What does this have to do with the original issue?

alextooter commented 5 years ago

The top

From huangkan...@gmail.com on May 01, 2013 05:05:59

Hi there.

I've been working with your library for quite a while, and it was just so 
simple yet worked like a charm.

I'm here to suggest some enhancements. There is a common problem to deal with 
FTP servers that is about encoding. While the client file name encoding is 
different from server file name encoding, we would have a lot of problems 
dealing with that. This is quite common here for Windows' default Chinese file 
name encoding is GBK yet Linux's is UTF-8. So I wish to add some transparent 
encoding transform function in my ftp server. And I think that it would need 
some implementation in the library source...
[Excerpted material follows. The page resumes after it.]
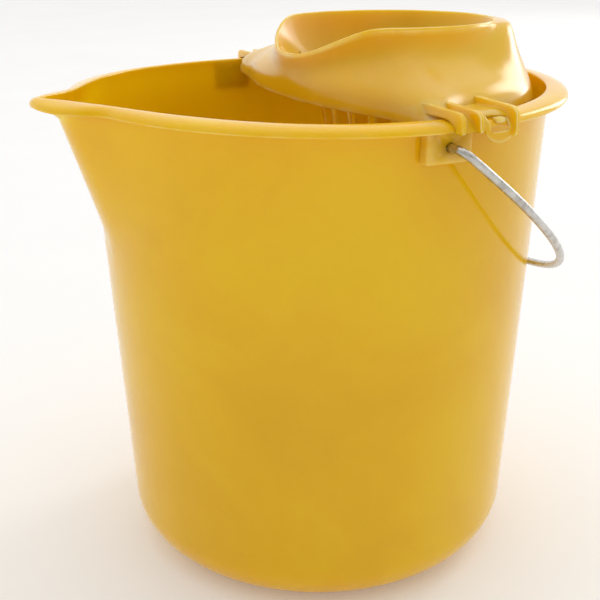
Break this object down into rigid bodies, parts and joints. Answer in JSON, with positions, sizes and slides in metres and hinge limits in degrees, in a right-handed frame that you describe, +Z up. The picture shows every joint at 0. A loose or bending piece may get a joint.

Also, if this function can simply be implemented by subclassing FTPHandler or 
something, please let me know.

Cheers.

Original issue: http://code.google.com/p/pyftpdlib/issues/detail?id=257 This code is work for me.When using this lib to write a simple ftp server on macOS,if you are using Chinese filename, should use EncodedHandler in your code, and set encoding="GB18030".